Quando se fala em “adaptação climática”, não se trata apenas de plantar árvores ou instalar painéis solares. É, sobretudo, revisar:
- Critérios de dimensionamento de drenagem, barragens, pontes e estradas.
- Localização de habitações populares e equipamentos públicos (escolas, hospitais, creches).
- Planos diretores, com mapas atualizados de risco e de áreas a serem preservadas ou desocupadas.
Sem essa atualização, as cidades ficam presas a um passado que já não descreve o clima que está vindo.
O que poderia estar no centro do debate e ainda não está
Em vez de apenas perguntar “quando a água vai baixar?”, outras questões poderiam ocupar mais espaço no debate público – e na cobertura jornalística – após enchentes como as do Sul:
- Quais bairros e grupos sociais foram mais atingidos e por quê?
- Quantas pessoas perderam a casa pela segunda ou terceira vez em poucos anos?
- Qual é o estado real da infraestrutura de drenagem, diques e barragens da cidade?
- O plano diretor leva em conta cenários de crise climática até 2050 ou 2100?
- Que obras e políticas de prevenção foram prometidas após os últimos eventos extremos – e quantas foram de fato executadas?
- Quanto o município investe em prevenção por ano, em comparação com o que gasta em reconstrução depois dos desastres?
Essas perguntas não têm respostas simples, nem manchetes fáceis.
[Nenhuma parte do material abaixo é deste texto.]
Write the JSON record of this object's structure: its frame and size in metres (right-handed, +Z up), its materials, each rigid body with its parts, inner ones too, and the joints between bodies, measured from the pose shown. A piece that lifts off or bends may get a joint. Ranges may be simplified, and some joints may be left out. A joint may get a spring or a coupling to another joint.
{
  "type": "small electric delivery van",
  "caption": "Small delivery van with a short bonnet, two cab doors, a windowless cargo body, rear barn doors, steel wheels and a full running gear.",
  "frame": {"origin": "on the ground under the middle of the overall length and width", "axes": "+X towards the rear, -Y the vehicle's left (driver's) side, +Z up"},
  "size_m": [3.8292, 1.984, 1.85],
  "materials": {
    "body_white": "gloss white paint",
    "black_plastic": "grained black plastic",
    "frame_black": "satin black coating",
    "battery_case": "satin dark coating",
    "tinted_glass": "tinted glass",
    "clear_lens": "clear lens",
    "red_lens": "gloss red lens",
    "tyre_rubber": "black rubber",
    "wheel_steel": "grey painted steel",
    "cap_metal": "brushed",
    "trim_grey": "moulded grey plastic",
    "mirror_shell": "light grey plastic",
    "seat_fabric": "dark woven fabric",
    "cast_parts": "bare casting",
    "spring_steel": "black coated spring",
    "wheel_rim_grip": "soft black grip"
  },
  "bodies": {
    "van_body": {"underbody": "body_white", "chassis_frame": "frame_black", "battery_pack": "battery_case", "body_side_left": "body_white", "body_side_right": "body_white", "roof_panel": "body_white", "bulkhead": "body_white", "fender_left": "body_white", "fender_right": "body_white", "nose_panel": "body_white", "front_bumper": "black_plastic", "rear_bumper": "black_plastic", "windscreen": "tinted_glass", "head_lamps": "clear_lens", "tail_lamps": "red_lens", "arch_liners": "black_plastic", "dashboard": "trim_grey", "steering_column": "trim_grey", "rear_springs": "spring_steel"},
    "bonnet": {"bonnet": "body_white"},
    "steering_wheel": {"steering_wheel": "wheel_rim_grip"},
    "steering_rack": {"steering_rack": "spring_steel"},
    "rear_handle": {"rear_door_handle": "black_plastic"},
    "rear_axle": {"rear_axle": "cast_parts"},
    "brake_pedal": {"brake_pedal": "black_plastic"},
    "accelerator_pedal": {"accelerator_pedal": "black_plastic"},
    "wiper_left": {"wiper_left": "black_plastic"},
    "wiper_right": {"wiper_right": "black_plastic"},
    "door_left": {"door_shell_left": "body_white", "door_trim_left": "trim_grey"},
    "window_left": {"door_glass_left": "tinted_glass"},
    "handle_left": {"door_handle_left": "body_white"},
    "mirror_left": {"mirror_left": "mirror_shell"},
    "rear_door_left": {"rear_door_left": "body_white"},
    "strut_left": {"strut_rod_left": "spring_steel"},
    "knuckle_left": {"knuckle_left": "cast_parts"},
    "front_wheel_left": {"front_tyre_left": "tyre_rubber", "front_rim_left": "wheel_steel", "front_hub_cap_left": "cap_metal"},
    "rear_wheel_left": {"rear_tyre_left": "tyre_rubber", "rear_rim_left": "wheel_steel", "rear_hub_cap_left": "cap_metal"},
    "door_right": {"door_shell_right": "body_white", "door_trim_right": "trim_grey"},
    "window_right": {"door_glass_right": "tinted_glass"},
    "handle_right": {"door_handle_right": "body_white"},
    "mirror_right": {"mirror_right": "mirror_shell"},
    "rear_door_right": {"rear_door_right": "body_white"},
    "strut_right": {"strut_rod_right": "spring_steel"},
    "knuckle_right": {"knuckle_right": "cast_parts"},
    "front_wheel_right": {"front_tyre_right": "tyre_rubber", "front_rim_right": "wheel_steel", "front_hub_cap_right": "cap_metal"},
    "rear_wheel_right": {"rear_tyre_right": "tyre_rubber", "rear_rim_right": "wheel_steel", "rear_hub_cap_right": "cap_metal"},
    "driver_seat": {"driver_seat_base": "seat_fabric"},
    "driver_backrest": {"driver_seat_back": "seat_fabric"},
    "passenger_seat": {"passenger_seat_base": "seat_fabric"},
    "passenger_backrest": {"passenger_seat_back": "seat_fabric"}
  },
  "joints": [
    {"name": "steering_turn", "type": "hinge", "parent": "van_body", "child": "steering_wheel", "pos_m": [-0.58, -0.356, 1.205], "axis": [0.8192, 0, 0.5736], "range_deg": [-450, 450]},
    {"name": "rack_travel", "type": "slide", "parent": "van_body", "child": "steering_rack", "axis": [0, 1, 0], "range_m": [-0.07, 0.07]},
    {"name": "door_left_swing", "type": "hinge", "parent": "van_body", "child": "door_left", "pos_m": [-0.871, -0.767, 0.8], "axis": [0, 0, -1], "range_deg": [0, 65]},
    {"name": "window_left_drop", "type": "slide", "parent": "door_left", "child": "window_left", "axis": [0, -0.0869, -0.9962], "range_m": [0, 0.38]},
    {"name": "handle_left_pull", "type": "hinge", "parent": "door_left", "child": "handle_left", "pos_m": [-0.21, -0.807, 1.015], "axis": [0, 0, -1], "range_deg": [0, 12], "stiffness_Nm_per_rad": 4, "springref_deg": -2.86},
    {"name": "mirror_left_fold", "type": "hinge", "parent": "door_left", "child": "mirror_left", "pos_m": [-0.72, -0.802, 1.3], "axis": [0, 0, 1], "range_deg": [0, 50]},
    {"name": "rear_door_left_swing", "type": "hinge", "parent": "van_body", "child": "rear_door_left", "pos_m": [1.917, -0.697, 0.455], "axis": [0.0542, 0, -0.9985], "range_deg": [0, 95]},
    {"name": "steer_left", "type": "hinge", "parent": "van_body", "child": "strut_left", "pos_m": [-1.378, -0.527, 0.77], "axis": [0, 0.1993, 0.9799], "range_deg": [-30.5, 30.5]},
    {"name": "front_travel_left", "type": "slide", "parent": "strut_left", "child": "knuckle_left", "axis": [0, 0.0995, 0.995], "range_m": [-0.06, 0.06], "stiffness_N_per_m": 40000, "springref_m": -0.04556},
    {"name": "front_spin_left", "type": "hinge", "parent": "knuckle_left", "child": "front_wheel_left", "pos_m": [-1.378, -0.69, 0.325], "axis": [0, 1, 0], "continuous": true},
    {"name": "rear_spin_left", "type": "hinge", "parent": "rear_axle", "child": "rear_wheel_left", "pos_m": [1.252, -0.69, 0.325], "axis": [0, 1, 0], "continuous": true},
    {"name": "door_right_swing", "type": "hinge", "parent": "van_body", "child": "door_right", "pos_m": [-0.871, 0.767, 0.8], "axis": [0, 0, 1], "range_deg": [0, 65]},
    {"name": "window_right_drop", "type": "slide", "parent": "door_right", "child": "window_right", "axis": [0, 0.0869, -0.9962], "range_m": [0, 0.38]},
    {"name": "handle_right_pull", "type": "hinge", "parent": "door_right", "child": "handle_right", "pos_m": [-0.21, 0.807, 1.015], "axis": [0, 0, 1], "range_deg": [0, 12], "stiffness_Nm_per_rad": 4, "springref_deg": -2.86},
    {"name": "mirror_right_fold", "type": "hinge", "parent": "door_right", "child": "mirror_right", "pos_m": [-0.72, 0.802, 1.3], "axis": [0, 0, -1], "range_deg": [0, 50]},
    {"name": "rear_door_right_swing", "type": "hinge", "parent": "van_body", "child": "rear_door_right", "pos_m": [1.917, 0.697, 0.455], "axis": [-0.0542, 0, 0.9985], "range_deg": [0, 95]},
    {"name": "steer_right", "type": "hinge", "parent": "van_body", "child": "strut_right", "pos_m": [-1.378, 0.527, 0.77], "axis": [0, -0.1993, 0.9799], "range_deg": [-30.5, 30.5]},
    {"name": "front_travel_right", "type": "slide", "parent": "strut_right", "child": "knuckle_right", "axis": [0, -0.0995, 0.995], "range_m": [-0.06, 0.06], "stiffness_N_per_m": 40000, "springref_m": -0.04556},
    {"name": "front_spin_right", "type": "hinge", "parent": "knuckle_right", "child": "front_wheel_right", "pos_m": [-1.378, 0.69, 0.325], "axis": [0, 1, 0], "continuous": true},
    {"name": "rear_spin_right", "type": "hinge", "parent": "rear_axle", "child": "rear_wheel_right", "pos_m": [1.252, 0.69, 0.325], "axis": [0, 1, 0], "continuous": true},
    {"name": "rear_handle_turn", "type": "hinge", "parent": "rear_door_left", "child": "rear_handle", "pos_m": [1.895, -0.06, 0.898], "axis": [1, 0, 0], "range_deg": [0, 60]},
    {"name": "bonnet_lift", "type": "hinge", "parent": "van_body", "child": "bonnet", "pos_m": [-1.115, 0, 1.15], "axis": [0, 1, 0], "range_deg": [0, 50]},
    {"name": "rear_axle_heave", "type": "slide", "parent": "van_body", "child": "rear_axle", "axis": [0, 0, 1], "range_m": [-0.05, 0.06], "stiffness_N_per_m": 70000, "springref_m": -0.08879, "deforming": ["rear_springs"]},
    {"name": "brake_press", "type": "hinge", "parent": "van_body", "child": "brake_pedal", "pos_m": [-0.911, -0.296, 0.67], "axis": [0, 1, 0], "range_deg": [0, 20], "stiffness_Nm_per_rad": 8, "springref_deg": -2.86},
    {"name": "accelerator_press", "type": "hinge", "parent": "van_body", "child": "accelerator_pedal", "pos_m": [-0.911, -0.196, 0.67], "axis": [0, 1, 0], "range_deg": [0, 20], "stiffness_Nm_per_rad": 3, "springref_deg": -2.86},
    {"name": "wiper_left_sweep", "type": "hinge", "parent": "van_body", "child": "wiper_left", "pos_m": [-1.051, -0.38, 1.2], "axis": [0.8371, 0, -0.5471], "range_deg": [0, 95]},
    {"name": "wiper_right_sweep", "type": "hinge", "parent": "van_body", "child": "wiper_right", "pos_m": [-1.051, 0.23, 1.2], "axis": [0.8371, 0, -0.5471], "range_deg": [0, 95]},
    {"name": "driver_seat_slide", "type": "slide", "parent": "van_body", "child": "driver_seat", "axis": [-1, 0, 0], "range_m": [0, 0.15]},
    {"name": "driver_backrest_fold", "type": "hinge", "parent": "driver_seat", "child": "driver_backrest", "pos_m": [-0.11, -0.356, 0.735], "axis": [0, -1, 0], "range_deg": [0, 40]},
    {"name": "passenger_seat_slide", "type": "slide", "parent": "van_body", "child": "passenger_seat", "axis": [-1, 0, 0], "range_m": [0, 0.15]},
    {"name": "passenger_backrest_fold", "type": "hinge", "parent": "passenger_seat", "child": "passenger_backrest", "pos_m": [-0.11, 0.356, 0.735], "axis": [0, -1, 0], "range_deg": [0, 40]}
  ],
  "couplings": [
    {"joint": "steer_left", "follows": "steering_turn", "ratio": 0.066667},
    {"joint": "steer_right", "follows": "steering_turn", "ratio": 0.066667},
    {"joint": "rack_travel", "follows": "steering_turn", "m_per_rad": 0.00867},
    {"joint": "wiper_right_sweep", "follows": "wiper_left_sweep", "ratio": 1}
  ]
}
Mas são essenciais para transformar o ciclo de “tragédia – comoção – esquecimento” em um processo de aprendizagem e mudança.
Para o leitor, a reflexão também é prática: a cidade onde você vive tem mapas de risco acessíveis? Sirenes funcionando? Canais oficiais de alerta em caso de enchente? As escolas dos seus filhos sabem o que fazer se o bairro for inundado?
A crise climática não está apenas “no Sul” ou “no futuro”. Ela já está moldando o cotidiano de milhões de brasileiros. Olhar para as enchentes com atenção aos dados, às estruturas e às decisões – e não só às imagens mais chocantes – pode ser o primeiro passo para exigir cidades menos vulneráveis e mais preparadas.
Porque, se a chuva extrema vai ser cada vez menos exceção, a negligência não pode continuar sendo a regra.